Basic 911 service is a forwarding arrangement in which calls dialed to 911 are transmitted from the service provider’s switch to a single geographically appropriate PSAP or public safety agency, usually over dedicated emergency trunks. Basic 911 networks are not capable of processing the caller’s location, but simply forward all 911 calls to the appropriate PSAP or public safety agency. Nor does basic 911 provide PSAP call takers with the caller’s location information or, in some cases, a call back number. Although some emergency systems provide only basic 911 service, most systems have implemented E911 service.
E911 systems route 911 calls through the use of a Selective Router to a geographically appropriate PSAP based on the caller’s location. E911 also provides the call taker with the caller’s call back number, referred to as Automatic Numbering Information (ANI), and, in many cases, location information – a capability referred to as Automatic Location Identification (ALI).

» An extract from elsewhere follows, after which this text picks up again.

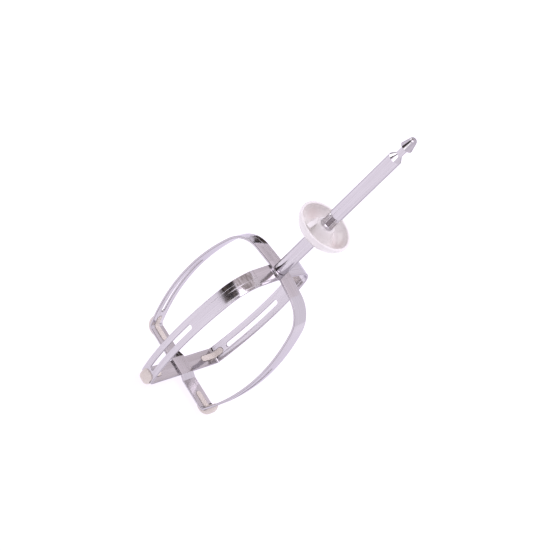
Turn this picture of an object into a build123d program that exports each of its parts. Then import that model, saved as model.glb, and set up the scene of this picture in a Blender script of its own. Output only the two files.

Both wireline and wireless carriers provide E911 services in many localities.
Anyone thinking of replacing their traditional phone line with a VoIP line should consider only VoIP providers with E911 service for safety reasons. If you are getting a VoIP line as a second line, 911 service may not be as crucial.
However, VoIP 911 service requires two things to function: a broadband Internet connection and electricity. With a VoIP telephone line, your phone service is only as reliable as your Internet connection and the power to your home. In the event that your broadband connection goes down, perhaps due to maintenance or upgrades at your ISP (Internet Service Provider), you will have no telephone service, and thus no 911 service. You will also have no VoIP 911 service in the event of a power outage.
These factors may be unacceptable to some individuals considering replacing their traditional phone line but may be acceptable if they are considering VoIP for a second line. Some VoIP service providers offer equipment that can place calls on the traditional phone network (PSTN) in the event of a power or broadband outage. This is the most reliable solution for an individual wanting to replace their traditional phone line with a VoIP line.